Well! I just said that out loud, very haughtily, like Ethel Mertz used to do when Lucy Ricardo said something snide about her. Much to my surprise, I opened this paper last week only to read that "The Rant" I usually write was not by me but about me, written by that guy Dennis Phillippi, who called me a dissolute misanthrope and a lunatic. Some of my friends took offense to this but mainly because they don't know what "dissolute misanthrope" means and just assumed it was something quite criminal and vile. All Dennis meant was that I'm something of a lowlife who doesn't trust other people. Hmm. He may be on to something. But he was wrong about a couple of things. He wrote that I know my "local politics," which couldn't be further from the truth. I have no idea who is on the City Council right now. I can't remember who got stung in the Tennessee Waltz, nor do I care at all what they did and what happened to them. The only local politician I'm really interested in — and he's not that local anymore — is Congressman Steve Cohen, because he got that pet cruelty law passed that made the consequences harsher for people who throw their dogs out of car windows while driving, and he tried to pass a hate-crime bill to make the consequences harsher for people who beat up people because of the color of their skin. Or at least that's the way I remember it, and I think he's a good guy. The only other person related to local politics that I can recall writing about is John Ford's ex-wife Tamara Mitchell-Ford, and that was only because I really wanted to go out drinking with her and would have loved to have been in the Jaguar when she drove into that woman's house in Collierville. I still think that's the coolest thing that's happened in Memphis in a long time. I like her too. I'll admit to being a little hooked on
national politics, but it's not at all because I care about it. I just think it's sometimes very entertaining, like watching a really good episode of The Chipmunks
. The latest stunt that made my eyes roll into the back of my head was this past weekend's spectacle with Barack Obama rolling out Oprah Winfrey, or vice versa, on the campaign trail in South Carolina. Ugh. Barack! I know you're a politician and you have to get the votes, but lowering yourself to playing on the emotions of the lemmings who don't have the brains to read a book unless the queen of daytime television recommends it? I was probably going to vote for him, but I'm not so sure now. I know too many people who have had personal experiences with Oprah and have horror stories about what a monster she really is.

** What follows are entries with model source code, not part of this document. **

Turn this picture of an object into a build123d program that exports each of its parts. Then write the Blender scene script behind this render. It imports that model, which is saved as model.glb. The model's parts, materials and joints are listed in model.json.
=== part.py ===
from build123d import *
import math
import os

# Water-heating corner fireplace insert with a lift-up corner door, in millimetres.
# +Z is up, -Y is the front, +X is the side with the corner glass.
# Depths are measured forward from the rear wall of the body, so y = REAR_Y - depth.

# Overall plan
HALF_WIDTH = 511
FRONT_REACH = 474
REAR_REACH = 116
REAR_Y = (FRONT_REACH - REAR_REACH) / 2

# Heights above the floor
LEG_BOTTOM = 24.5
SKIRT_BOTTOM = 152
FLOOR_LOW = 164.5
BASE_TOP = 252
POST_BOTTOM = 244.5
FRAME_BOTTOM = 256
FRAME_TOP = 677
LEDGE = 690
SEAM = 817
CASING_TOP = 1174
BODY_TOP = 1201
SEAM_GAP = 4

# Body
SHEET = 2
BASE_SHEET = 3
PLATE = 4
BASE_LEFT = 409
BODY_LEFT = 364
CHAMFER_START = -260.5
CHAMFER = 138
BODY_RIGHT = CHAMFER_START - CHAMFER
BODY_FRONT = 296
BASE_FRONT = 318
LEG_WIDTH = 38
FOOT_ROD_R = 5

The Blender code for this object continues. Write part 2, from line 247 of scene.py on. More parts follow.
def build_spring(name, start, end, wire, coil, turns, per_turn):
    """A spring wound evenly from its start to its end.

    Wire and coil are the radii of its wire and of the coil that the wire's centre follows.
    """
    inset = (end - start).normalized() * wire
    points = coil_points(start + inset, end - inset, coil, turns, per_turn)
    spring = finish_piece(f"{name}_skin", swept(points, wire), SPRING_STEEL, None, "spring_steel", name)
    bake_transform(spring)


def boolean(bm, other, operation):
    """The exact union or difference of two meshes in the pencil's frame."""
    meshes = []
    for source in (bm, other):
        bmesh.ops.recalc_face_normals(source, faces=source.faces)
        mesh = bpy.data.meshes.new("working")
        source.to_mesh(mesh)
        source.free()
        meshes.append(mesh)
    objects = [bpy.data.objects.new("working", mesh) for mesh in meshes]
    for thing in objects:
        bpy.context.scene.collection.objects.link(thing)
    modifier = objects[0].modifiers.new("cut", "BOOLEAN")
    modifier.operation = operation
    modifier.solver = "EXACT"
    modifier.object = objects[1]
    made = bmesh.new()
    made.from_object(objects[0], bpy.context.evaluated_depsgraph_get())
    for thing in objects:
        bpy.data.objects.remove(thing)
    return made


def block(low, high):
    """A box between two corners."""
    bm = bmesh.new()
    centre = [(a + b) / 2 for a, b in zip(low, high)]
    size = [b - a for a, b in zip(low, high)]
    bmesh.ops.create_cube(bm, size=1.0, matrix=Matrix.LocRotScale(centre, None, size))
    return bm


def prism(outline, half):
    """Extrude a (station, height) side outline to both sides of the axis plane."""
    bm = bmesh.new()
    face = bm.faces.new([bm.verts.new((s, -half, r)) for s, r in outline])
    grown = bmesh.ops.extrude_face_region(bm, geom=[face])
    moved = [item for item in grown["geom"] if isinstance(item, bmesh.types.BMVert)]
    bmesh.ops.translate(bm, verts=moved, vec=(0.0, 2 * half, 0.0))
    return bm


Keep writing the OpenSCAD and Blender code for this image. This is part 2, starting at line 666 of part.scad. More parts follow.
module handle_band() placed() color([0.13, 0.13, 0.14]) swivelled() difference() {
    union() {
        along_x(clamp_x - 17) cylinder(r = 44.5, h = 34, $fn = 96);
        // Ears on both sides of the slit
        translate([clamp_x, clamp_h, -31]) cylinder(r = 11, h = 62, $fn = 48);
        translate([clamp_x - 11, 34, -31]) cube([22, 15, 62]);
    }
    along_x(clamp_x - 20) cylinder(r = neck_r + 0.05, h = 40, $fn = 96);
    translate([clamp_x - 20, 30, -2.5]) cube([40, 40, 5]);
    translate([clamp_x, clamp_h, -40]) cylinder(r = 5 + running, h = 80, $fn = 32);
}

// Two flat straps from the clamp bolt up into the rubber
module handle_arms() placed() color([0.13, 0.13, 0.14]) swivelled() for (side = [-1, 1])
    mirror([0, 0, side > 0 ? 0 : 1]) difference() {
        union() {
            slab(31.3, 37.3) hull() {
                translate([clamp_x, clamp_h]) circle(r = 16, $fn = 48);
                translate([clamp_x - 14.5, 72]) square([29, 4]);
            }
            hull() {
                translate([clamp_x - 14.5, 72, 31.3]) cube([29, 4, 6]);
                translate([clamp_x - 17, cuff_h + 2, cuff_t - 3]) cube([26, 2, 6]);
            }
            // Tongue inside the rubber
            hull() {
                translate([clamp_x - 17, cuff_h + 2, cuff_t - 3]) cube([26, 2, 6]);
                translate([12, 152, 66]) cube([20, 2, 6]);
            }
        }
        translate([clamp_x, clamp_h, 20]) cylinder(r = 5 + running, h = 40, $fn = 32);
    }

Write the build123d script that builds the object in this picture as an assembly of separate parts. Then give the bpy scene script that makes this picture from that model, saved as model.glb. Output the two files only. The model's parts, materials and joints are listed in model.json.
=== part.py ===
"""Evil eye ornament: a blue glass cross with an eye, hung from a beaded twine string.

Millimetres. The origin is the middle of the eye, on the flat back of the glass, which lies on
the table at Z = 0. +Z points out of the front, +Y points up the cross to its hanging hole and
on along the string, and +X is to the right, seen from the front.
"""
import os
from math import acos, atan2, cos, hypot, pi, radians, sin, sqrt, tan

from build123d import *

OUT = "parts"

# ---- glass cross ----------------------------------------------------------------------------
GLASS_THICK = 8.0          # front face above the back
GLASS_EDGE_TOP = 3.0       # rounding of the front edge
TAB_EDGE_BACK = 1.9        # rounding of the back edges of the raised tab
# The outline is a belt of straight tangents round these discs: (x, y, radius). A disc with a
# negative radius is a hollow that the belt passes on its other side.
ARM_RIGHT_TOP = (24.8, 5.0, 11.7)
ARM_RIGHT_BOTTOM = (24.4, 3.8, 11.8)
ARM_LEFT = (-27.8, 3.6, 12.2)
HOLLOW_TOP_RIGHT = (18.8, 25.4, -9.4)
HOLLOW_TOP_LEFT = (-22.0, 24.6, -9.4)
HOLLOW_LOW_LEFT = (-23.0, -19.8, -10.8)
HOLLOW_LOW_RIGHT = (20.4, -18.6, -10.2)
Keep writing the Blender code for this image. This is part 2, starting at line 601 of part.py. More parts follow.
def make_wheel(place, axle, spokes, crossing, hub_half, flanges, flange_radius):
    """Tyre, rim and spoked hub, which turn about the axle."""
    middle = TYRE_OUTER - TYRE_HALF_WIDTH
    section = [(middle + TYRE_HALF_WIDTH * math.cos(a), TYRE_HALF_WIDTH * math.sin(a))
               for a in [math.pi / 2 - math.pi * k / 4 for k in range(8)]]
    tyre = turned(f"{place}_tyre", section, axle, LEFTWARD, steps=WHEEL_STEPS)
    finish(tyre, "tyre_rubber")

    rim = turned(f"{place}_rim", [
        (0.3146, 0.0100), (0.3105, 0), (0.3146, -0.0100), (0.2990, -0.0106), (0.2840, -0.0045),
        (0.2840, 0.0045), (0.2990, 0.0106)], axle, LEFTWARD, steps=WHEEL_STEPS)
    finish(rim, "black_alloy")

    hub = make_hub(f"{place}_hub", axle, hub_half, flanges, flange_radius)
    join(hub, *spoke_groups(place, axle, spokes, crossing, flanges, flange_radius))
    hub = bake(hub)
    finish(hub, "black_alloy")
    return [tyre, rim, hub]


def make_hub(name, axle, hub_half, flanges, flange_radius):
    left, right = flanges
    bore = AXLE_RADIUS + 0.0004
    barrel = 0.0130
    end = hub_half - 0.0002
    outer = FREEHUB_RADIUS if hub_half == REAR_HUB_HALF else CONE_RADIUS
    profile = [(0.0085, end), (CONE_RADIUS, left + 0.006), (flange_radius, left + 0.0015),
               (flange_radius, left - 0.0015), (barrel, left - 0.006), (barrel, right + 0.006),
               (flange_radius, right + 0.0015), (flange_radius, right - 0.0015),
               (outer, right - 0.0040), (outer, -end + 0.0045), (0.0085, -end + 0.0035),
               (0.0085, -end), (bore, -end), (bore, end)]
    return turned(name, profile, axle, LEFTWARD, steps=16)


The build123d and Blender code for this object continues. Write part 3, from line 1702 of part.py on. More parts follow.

Speaking of Big O's ... as I write this, it is the 40th anniversary of Otis Redding's death, and I care much more about that than anything in politics — well, short of the torture thing, which does indeed piss me off. I just get a bit hot when I have to face the fact that I live in a country that is as bad as any "terrorist nation" when it comes to playing dirty by holding people in hot cages and secret prisons for years and repeatedly torturing them without any real proof that they did anything wrong. I can't help but think of what that must be like. I know most people ignore it and go about their daily routine blind to it, believing that the good old U.S. of A. can do no wrong, but it irritates me to have to tell people that I'm from Canada when I travel to a foreign country. But back to the real Big O. I would have voted for Otis Redding for president in a heartbeat. He grew up in a housing project in Macon, Georgia, and when he died at the tender age of 26, he had become one of the finest people to have ever lived. Think about how awesome the United States would be if we had Otis Redding for president. The quintessential soul man. The man who urged everyone to "Try a Little Tenderness." The man who gained and showed "Respect." Now that would have been something to write about.